Output a verbatim copy of the data, cut off after the line that contains "switch and potting".

◆ **Dataset extract**
--

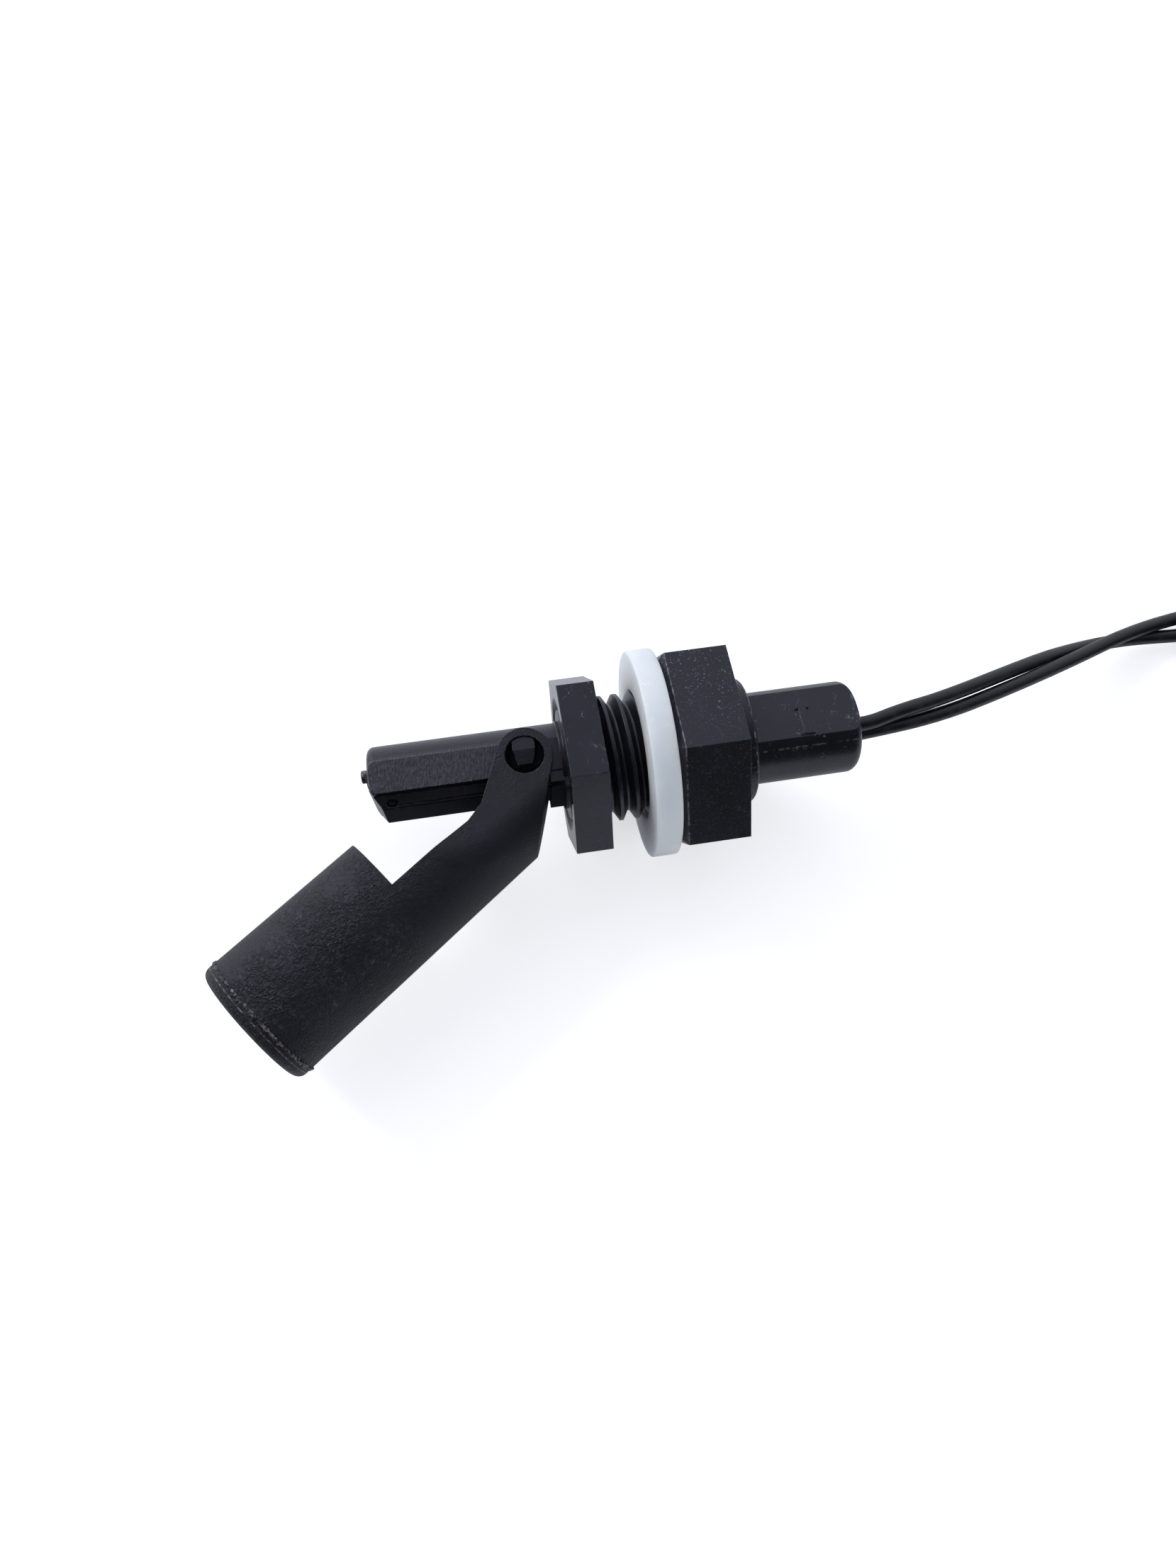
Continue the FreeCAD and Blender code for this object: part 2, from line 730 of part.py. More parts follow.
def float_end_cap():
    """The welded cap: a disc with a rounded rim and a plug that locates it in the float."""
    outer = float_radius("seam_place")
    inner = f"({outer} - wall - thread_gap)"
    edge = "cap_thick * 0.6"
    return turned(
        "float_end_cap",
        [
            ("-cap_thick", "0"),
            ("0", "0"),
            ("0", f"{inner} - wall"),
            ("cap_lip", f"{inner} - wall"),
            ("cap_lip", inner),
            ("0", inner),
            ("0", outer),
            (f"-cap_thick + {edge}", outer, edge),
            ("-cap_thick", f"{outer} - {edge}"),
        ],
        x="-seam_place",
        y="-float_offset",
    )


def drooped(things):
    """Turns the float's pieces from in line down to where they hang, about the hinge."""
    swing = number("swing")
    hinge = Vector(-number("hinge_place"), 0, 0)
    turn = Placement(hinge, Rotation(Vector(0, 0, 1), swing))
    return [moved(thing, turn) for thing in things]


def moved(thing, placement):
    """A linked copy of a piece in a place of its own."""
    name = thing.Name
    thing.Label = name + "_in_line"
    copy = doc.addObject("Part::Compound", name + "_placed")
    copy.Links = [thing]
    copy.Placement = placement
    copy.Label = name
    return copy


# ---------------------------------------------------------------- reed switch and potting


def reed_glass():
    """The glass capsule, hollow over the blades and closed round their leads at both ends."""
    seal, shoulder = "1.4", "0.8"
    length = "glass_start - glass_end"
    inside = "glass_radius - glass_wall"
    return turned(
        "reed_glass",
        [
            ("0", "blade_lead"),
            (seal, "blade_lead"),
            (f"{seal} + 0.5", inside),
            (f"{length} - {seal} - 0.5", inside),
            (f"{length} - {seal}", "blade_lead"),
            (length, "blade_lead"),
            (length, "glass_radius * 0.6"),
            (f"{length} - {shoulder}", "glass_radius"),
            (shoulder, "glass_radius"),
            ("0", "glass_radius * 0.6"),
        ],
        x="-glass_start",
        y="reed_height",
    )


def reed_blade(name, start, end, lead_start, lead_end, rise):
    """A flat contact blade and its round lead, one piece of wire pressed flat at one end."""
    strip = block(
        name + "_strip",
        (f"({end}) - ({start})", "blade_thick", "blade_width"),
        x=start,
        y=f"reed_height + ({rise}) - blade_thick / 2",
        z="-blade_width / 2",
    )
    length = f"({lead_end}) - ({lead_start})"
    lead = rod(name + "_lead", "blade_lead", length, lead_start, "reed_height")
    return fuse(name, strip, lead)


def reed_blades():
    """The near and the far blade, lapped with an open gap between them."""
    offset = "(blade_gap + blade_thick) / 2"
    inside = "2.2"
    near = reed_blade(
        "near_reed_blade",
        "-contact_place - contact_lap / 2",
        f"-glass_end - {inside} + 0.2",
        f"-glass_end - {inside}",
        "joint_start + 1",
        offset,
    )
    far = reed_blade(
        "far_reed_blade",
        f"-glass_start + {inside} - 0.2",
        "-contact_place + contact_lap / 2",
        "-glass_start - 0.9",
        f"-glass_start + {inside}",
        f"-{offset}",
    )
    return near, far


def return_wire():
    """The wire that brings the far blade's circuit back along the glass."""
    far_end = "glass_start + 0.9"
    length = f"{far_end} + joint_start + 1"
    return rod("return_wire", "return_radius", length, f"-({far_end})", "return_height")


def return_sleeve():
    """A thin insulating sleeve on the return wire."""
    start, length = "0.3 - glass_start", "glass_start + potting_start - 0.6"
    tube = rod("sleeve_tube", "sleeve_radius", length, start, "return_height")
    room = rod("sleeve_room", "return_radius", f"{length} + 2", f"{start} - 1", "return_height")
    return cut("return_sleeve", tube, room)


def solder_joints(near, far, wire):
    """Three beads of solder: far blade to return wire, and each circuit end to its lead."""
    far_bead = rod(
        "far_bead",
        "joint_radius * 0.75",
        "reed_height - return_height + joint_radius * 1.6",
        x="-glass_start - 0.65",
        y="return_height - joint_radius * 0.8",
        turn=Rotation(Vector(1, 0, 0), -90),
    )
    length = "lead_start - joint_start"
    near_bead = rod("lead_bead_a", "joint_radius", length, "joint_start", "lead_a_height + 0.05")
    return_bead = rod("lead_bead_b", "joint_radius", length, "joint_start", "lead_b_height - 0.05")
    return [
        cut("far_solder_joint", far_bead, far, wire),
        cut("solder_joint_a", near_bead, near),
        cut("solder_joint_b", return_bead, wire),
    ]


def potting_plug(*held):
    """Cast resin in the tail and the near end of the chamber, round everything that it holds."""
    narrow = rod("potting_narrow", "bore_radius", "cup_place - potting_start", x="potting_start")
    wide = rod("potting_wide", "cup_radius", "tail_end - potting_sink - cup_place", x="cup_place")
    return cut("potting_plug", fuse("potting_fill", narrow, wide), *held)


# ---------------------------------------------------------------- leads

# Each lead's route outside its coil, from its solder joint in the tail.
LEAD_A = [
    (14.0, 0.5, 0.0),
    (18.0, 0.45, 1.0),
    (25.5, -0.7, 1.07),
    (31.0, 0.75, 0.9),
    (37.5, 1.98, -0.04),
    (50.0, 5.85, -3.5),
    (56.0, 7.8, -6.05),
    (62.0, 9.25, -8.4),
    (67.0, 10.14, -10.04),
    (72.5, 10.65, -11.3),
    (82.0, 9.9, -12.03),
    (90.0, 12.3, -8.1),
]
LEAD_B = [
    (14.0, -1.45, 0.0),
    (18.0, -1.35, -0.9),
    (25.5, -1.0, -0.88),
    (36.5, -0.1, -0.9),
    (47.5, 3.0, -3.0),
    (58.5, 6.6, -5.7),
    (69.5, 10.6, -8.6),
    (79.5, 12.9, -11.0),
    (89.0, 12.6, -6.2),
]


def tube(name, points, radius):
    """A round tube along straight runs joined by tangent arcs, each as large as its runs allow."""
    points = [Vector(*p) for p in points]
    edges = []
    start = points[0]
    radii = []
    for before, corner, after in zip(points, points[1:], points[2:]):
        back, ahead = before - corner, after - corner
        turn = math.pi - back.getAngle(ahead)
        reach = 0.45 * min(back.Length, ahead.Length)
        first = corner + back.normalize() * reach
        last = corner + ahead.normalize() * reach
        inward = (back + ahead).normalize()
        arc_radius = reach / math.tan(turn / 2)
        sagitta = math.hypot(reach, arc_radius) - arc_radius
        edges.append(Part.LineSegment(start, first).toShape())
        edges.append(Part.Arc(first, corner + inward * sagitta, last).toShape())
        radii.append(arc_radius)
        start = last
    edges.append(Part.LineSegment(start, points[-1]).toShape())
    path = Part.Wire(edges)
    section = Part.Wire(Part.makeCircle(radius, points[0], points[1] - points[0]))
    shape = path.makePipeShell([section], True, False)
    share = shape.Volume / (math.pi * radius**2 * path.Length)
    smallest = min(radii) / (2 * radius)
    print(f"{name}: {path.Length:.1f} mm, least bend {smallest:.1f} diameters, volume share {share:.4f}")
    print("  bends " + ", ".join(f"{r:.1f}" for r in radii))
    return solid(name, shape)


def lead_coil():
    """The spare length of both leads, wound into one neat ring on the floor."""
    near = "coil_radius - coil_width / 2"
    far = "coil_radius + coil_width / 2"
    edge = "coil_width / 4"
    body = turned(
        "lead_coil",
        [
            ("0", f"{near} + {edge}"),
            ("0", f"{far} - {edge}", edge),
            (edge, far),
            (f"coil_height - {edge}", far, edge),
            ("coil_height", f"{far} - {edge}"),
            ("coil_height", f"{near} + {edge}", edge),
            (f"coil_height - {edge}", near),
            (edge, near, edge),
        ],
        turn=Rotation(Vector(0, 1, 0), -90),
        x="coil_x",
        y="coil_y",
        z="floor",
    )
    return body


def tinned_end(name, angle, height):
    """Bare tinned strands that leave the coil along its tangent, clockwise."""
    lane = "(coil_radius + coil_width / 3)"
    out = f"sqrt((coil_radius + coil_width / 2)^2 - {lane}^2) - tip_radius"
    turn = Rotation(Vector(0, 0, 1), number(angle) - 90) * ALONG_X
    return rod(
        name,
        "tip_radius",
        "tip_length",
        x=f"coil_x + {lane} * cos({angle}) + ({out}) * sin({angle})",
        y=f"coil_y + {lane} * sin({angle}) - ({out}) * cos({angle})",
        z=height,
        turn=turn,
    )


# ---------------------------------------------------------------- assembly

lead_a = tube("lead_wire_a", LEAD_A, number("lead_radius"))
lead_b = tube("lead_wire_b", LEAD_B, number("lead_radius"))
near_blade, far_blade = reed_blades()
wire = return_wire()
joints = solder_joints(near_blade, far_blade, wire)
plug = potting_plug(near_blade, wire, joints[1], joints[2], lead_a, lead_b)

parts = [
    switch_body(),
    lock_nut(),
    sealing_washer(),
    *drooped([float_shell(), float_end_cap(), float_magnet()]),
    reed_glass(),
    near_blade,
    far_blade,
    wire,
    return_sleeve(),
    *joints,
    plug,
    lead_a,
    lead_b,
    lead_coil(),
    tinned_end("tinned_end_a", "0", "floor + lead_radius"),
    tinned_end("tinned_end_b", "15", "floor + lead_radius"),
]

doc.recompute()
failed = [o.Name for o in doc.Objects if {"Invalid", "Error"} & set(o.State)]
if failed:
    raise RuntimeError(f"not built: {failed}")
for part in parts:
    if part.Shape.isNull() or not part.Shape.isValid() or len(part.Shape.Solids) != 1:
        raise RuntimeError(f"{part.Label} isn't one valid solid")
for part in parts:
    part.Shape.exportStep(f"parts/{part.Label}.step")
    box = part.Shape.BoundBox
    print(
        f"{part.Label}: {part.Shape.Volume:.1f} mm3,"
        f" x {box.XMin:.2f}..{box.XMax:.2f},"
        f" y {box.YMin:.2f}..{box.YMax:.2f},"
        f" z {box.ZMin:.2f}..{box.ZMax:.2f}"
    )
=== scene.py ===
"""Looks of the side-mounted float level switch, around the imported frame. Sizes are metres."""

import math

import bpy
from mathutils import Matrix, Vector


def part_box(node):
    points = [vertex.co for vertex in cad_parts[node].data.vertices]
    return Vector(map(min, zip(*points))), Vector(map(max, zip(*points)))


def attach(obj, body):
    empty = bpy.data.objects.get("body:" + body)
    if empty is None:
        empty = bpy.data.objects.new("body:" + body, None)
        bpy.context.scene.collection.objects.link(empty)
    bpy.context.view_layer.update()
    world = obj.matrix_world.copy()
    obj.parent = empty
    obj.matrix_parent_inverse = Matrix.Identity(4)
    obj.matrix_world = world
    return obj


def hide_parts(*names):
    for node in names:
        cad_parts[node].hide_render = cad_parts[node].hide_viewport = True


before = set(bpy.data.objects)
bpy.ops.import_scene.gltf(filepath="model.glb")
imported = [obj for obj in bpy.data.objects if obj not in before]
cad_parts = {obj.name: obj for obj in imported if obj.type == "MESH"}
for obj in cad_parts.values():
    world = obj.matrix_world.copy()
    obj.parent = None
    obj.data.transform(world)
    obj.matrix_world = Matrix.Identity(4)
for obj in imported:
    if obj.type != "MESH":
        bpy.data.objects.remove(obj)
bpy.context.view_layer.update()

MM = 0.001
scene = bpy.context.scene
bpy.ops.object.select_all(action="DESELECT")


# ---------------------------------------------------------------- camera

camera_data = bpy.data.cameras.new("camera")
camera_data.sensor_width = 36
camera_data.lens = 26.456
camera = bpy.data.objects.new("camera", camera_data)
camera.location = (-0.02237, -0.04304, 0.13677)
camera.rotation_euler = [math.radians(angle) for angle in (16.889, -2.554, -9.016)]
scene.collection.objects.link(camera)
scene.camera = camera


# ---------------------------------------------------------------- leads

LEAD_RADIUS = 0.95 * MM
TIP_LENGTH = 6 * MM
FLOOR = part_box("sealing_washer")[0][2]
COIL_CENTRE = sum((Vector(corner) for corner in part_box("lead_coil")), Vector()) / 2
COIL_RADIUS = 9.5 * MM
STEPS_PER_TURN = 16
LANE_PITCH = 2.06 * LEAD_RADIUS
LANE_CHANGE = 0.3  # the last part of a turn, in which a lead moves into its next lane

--

◆ **The output**
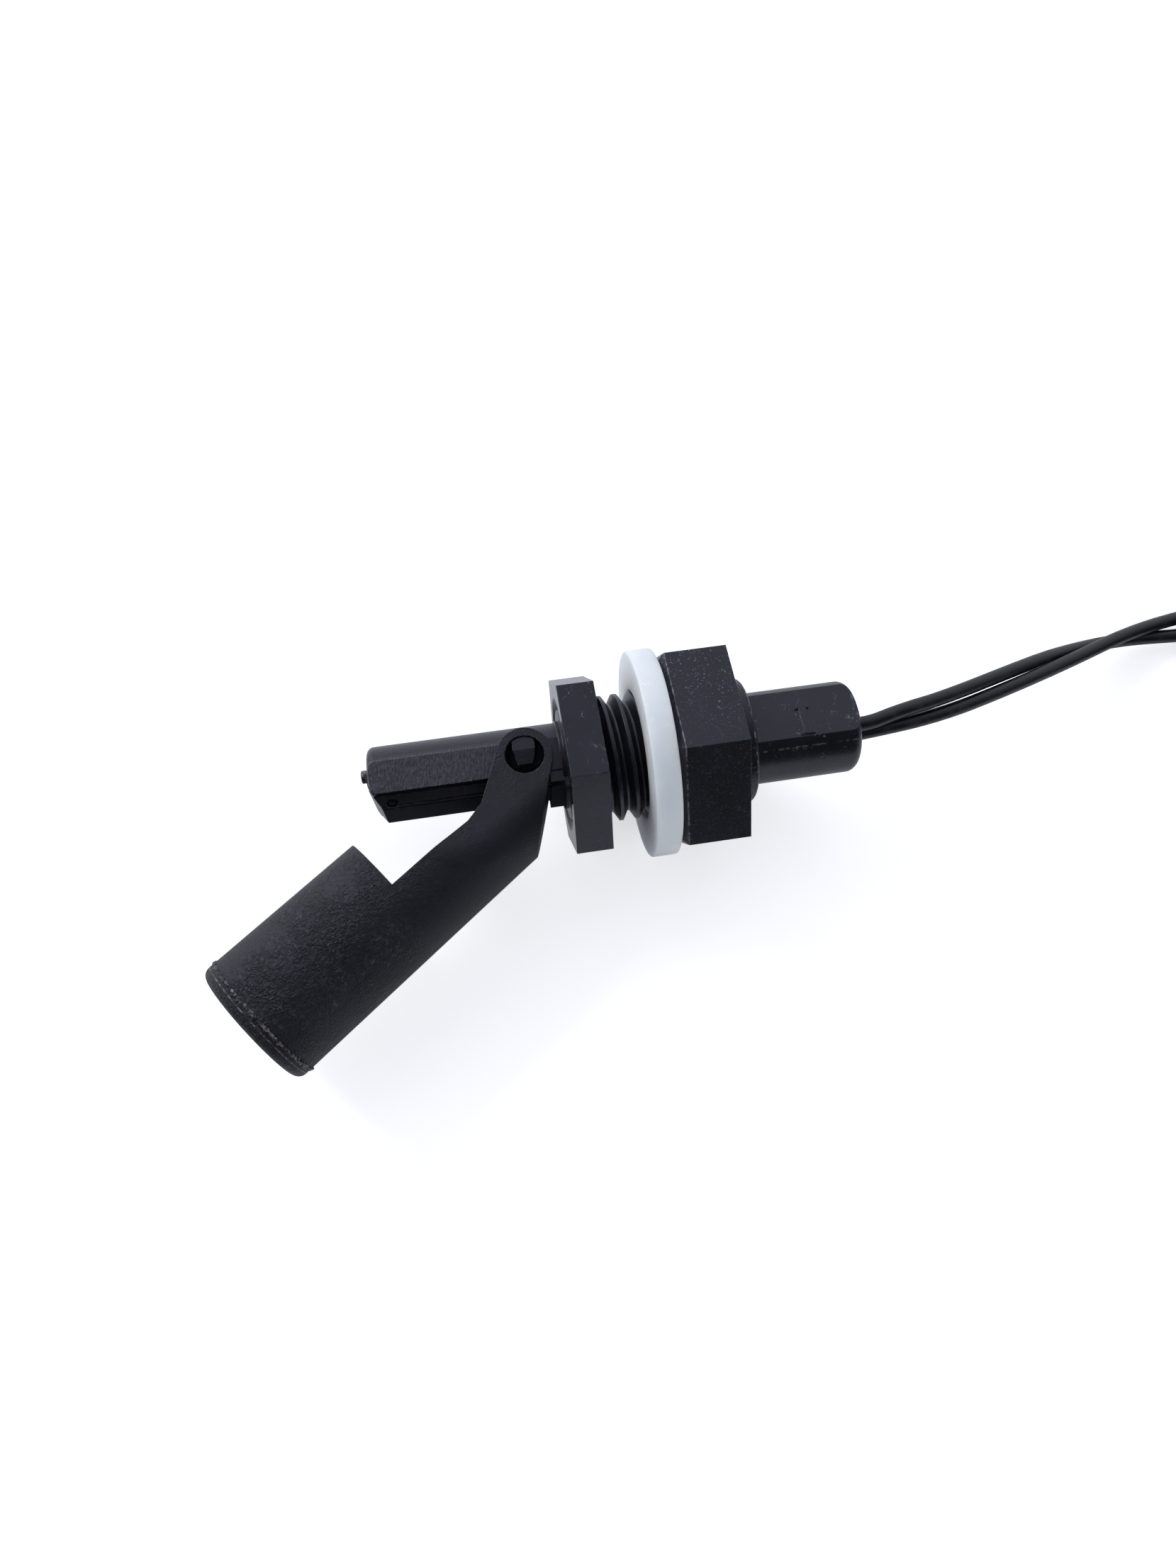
Continue the FreeCAD and Blender code for this object: part 2, from line 730 of part.py. More parts follow.
def float_end_cap():
    """The welded cap: a disc with a rounded rim and a plug that locates it in the float."""
    outer = float_radius("seam_place")
    inner = f"({outer} - wall - thread_gap)"
    edge = "cap_thick * 0.6"
    return turned(
        "float_end_cap",
        [
            ("-cap_thick", "0"),
            ("0", "0"),
            ("0", f"{inner} - wall"),
            ("cap_lip", f"{inner} - wall"),
            ("cap_lip", inner),
            ("0", inner),
            ("0", outer),
            (f"-cap_thick + {edge}", outer, edge),
            ("-cap_thick", f"{outer} - {edge}"),
        ],
        x="-seam_place",
        y="-float_offset",
    )


def drooped(things):
    """Turns the float's pieces from in line down to where they hang, about the hinge."""
    swing = number("swing")
    hinge = Vector(-number("hinge_place"), 0, 0)
    turn = Placement(hinge, Rotation(Vector(0, 0, 1), swing))
    return [moved(thing, turn) for thing in things]


def moved(thing, placement):
    """A linked copy of a piece in a place of its own."""
    name = thing.Name
    thing.Label = name + "_in_line"
    copy = doc.addObject("Part::Compound", name + "_placed")
    copy.Links = [thing]
    copy.Placement = placement
    copy.Label = name
    return copy


# ---------------------------------------------------------------- reed switch and potting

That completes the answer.